Professor Terrie Moffitt of the US-based Duke University told the BBC that the (traditional) retirement age may be unfair for those “working at their peak” who then had to retire. She also said “Any area of life where we currently use chronological age is faulty; if we knew more about biological age we could be more fair and egalitarian.” Researchers said they didn’t expected to find such differences so early in life but the findings could help research on slowing the pace of ageing.

Moffitt suggested that in order to slow the process of ageing to prevent the onset of disease, “we’re going to have to intervene with young people.”

Greater lifespan implies longer “workspan”

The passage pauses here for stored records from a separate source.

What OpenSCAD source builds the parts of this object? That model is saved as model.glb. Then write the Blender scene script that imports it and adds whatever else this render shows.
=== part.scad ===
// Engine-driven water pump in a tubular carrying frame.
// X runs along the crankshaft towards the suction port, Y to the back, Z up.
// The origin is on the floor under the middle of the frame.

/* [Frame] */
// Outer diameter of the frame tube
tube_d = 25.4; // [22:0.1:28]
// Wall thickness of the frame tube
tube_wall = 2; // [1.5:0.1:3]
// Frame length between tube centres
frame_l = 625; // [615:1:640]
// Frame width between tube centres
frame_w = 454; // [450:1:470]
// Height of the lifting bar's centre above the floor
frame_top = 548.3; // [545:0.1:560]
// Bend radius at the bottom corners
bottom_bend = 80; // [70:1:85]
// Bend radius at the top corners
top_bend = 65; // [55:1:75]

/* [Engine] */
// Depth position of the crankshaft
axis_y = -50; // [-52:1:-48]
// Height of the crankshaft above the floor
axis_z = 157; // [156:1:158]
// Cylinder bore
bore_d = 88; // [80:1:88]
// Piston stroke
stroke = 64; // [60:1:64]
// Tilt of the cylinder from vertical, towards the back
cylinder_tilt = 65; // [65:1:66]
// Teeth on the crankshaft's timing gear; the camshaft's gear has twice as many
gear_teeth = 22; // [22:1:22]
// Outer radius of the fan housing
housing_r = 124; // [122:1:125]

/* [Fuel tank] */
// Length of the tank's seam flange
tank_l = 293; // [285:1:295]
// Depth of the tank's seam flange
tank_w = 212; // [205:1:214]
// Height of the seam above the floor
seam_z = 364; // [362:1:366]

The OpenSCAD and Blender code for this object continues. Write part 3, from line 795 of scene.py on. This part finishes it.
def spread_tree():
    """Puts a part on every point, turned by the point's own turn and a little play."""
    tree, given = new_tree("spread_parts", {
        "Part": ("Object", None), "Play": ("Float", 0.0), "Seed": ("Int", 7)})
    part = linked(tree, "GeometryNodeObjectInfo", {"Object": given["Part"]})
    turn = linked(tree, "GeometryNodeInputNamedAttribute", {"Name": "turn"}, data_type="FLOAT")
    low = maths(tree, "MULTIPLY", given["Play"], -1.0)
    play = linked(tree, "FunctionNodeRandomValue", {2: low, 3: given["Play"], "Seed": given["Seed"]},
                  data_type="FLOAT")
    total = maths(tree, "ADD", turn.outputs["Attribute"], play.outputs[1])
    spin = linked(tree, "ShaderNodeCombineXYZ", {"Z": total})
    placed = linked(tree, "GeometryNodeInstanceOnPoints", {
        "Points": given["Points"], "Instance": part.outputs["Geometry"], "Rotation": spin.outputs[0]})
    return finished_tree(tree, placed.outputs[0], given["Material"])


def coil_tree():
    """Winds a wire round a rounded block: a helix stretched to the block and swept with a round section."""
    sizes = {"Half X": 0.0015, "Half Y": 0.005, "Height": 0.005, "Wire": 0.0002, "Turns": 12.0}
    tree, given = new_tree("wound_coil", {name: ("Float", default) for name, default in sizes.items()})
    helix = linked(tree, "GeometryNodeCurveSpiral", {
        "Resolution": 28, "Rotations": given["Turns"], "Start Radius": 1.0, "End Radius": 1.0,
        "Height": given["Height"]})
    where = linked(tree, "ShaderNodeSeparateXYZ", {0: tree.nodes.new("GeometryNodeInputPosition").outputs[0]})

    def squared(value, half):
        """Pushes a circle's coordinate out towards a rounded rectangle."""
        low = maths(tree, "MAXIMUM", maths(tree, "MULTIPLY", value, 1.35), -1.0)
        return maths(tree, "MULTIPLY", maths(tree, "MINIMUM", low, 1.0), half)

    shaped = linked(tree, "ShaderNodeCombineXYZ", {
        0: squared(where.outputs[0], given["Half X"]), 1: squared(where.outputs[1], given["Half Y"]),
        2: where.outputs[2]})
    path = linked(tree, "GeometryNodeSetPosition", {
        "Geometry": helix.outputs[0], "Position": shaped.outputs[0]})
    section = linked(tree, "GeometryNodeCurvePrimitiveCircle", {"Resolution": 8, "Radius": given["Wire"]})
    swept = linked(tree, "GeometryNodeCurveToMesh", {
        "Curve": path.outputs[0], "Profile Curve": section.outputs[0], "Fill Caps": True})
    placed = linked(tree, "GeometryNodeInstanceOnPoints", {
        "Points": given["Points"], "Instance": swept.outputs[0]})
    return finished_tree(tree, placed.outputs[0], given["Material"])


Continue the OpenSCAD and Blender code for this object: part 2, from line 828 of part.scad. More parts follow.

A runner in a race against time crosses the finish line before a clock with the words Stay Young Beat Aging, an attempt to maintain youth through exercise and put off the aging process

Here at the Financial Independence Hub, we house blogs like this one under the label “Longevity & Aging,” which reflects our feeling that many of us may live longer than we had once envisaged. As I said in a recent talk to an elder planning conference in Niagara Falls,  it may make sense to add perhaps ten years to your expected longevity. So if you always felt you would live to 90, try the thought experiment of extending it to 100 and see if that changes your financial projections on retirement. I argued that greater lifespan should imply a greater “workspan,” and that even if you split the difference that would suggest working an extra five years, and therefore “retiring” that much later.

A blog spun out of the talk can be found here at the Hub under the heading Financial planners and eldercare professionals targeting aging Boomers.

Of course, we at the Hub don’t particularly believe in traditional full-stop retirement but instead in financial independence, multiple streams of income and a gradual “phased” retirement where one gradually ratchets down working hours.

If ageing rates vary widely, so too will readiness for Retirement

What this research highlighted by the BBC seems to indicate to me is that if ageing rates do indeed vary widely, then so too will the retirement age. Some people look old and tired by their early 60s and appear happy to withdraw from the workforce while others of the same chronological age are full of vigour and working as hard as ever, not necessarily in the corporate trenches but in their own endeavours that we highlight here at the Hub’s “Encore Acts” section.

An example is Monday’s blog by former banker Michael Drak, who in his early 60s described his plans to launch a writing and speaking career (one I share, being the same age).

 

One thought on “Ageing rates vary widely — and so may age of traditional retirement

  1. I’m no doctor but I believe lifestyle and stress and how you deal with stress has a lot to do with it.If you decompress after work by watching 4hrs of reality tv, munching on chips and having a few beers every night it is going to catch up to you. If the bulk of your retirement is spent sitting on a couch all day watching Seinfeld re runs and during commercial breaks you worry if you will have enough money to get by odds are you will have a short and boring retirement.